小諸 布引便り

信州の大自然に囲まれて、風を感じ、枝を眺めて、徒然に、社会戯評する日帰り温泉の湯治客です。愛犬の介護が終了しました。

祢津東町歌舞伎公演を観劇する:

2013年05月01日 | 社会戯評
祢津東町歌舞伎公演を観劇する:
東御市の祢津にある日吉神社の拝殿が再建された年は、1751年のことで、恐らくは、それを記念して歌舞伎上演の際に、諸道具入れの木箱が、伝えられたと謂われている。何とも、急な狭い石段を登り詰めて、(真ん中に、寄進されたのか、手摺りがなければ、到底、こんな急な階段は、足の不自由な人間には、上り詰めることは出来ないであろう。それ程、上り下りには、苦労する程の傾斜である。)それにしても、多くの人が、10:30からの開演を待ちきれずに、列をなして、階段を登ってゆく。きっと、昔の江戸時代の人達も、農作業の手を休めて、この日には、こうして、足早に階段を上って、酒肴とお弁当でも持参して、一杯やりながら、桜の花びらが舞う下で、田舎歌舞伎を愉しんだのであろうかと想像される。むろん、テレビもラジオも映画も無い時代のことである。午前の部は、平成10年に発足した祢津小学校歌舞伎クラブのメンバー達による「土蜘蛛退治」の演目で、午後は、大人達による「忠臣蔵七段目、一力茶屋の場」である。

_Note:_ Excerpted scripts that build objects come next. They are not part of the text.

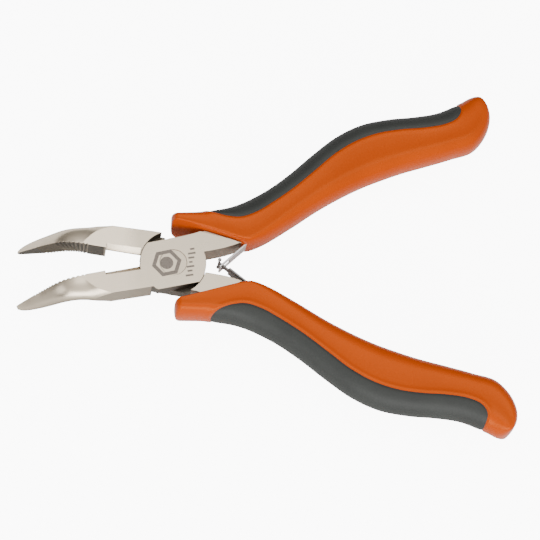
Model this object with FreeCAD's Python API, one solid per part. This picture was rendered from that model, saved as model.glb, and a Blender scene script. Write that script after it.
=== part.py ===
"""Bent needle-nose pliers, 130 mm class, with a lap joint, two crossed leaf springs and two-colour grips.

The nose bends 40 degrees to the back, square to the plane that the handles open in.

Frame: +Z up out of the front face, +X from the joint to the handles, +Y to the upper handle.
The origin is on the pivot's axis, at the back face of the joint. Millimetres.
The pliers rest open. The jaws are drawn closed and then swung open by half the opening each;
the upper handle is drawn open, and the lower one is the same handle turned over about X.
"""

import FreeCAD
import Part
import math
import os

from FreeCAD import Vector

# --- driving dimensions ---------------------------------------------------------------------------
half_opening = 10.4        # degrees that each jaw swings from the closed line to its resting place
plate_half = 3.2           # half the thickness of the joint
lap_radius = 8.45          # round end of each lap
seat_radius = 8.60         # round shoulder that the other half's lap turns in
lap_half_width = 6.5       # flats on the sides of each lap
lap_play = 0.03            # air between a lap and the joint's mid plane
jaw_play = 0.03            # air between a jaw and the parting line when closed

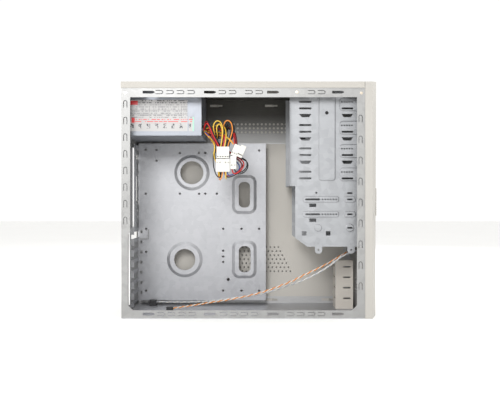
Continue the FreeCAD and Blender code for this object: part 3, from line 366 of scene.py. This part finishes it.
screw_plate = plated("screw_plate", (0.60, 0.52, 0.42), (0.80, 0.72, 0.60), 0.22)
guard_wire = plated("guard_wire", (0.66, 0.67, 0.68), (0.82, 0.83, 0.84), 0.12)


TRACK_PITCH = 0.0038


def board_finish():
    """Green laminate with pale tracks on a square grid."""
    board = Finish("circuit_board", Roughness=0.35)
    x, y, z = board.axes()
    across = ((y / TRACK_PITCH).fraction() < 0.22) * (board.noise(70.0, 0.0) > 0.5)
    along = ((z / TRACK_PITCH).fraction() < 0.22) * (board.noise(80.0, 0.0) > 0.52)
    tracks = (across + along).clamp()
    return board.shape(Base_Color=board.blend(tracks, (0.02, 0.13, 0.05), (0.07, 0.28, 0.12))).material


def component_finish():
    """Dark shrink sleeve and lacquered windings, in bands."""
    part = Finish("supply_component", Roughness=0.3)
    x, y, z = part.axes()
    band = (z / 0.0022).fraction() < 0.5
    return part.shape(Base_Color=part.blend(band * part.noise(30.0), (0.02, 0.03, 0.08),
                                            (0.30, 0.18, 0.06))).material


circuit_board = board_finish()
supply_component = component_finish()
print("metal and board finishes made")

# %% [markdown]
# The supply carries a white rating sticker: a printed table above, one red line, and a
# row of small marks at the foot.  Nothing on it may be read, so the print is made of
# dashes only.  Each zone is placed by its share of the sticker's height and length, and
# a hash of the row and column decides where a dash is.  The same node holds a narrow
# green label and the round sticker on the fan's hub, so their colours are added last.


# %% Printed sticker
LABELS_LOW, LABELS_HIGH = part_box("supply_labels")
STICKER_REAR = 0.218
STICKER_LONG = 0.104
LINES = 15.0
LETTERS = 62.0
HUB_STICKER = 0.015                                # radius of the round sticker on the fan's hub
FAN_HEIGHT = 0.372


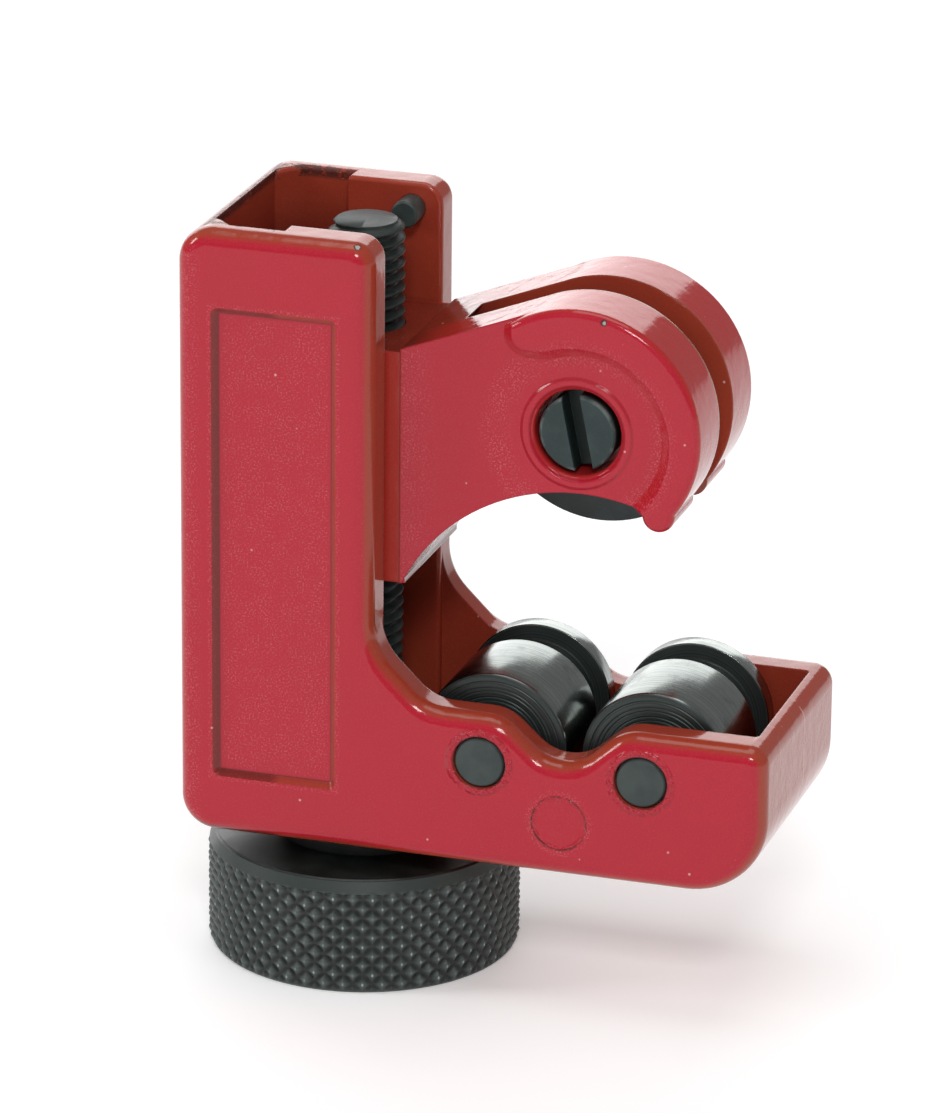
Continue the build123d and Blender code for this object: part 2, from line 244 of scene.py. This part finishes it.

子供達による子供歌舞伎芝居は、郷土の伝統的な文化の保存・継承の観点から、又、将来の大人歌舞伎の予備軍としての彼らの役割は、今や、決して、小さいモノではない。先人の継承してきた伝統的な文化を現代にまで、保存してゆくという自覚と責任を持つようになることは、意義深いことがあろう。地元のオラホ・地ビールの宣伝も、口上の中で、さりげなく、入れるなどは、全く、大人顔負けではないか?学芸会の発表会などよりも、格段に、そのパフォーマンスは、自信に充ち満ちていて、宜しいではないだろうか?大人の部では、昭和11年から、76年ぶりでの演目は、台詞も長く、なかなか、難しい役どころの「忠臣蔵七段目、一力茶屋の場」でもあり、役者の技量も、随分と、向上してきていると、観客の声も評価が高かったようである。各地の歌舞伎愛好会も、観劇に参加して、各地域との歌舞伎保存での交流も多いに、大切であろう。車椅子のお年寄りも、地区の消防団のスタッフの介助のお陰で、ゆっくり観劇できるようにされていたことは、素晴らしいことである。それにしても、葉桜になってしまったのは残念であったものの、突風にも遭わずに、日向ぼっこをしながら、お弁当を食べつつ、観劇できたことは、昔の江戸時代の観客も同じであったのだろうかと、想像するだけでも、胸がワクワクしてくる。数多くのおひねりも、舞台に向けて、投げられて、歌舞伎の雰囲気を味わえて、面白い。又、義太夫や三味線も、なかなかのもので、スピーカーによる音響効果も、一部、役者のつぶやきが聞こえてきたりのご愛敬はあったものの、大変、聞き取りやすくて宜しかったのではないだろうか?これまで、なかなか、見られなかったが、やっと見ることが出来ました。再び、今年は、9月15日に、東御市市民会館で、公演が予定されているそうで、これも、必見に価しそうである。すっかり、日焼けしてしまった。大鹿村の田舎歌舞伎もすっかり、原田芳雄の映画で、メジャーになってしまったが、祢津東村歌舞伎も、今後のますますの発展・認知が、期待されるところである。当日は、真田祭りと重なってしまったのは、少々、残念でした。又、来年も、新たな演目を期待したいしつつ、観たいものです。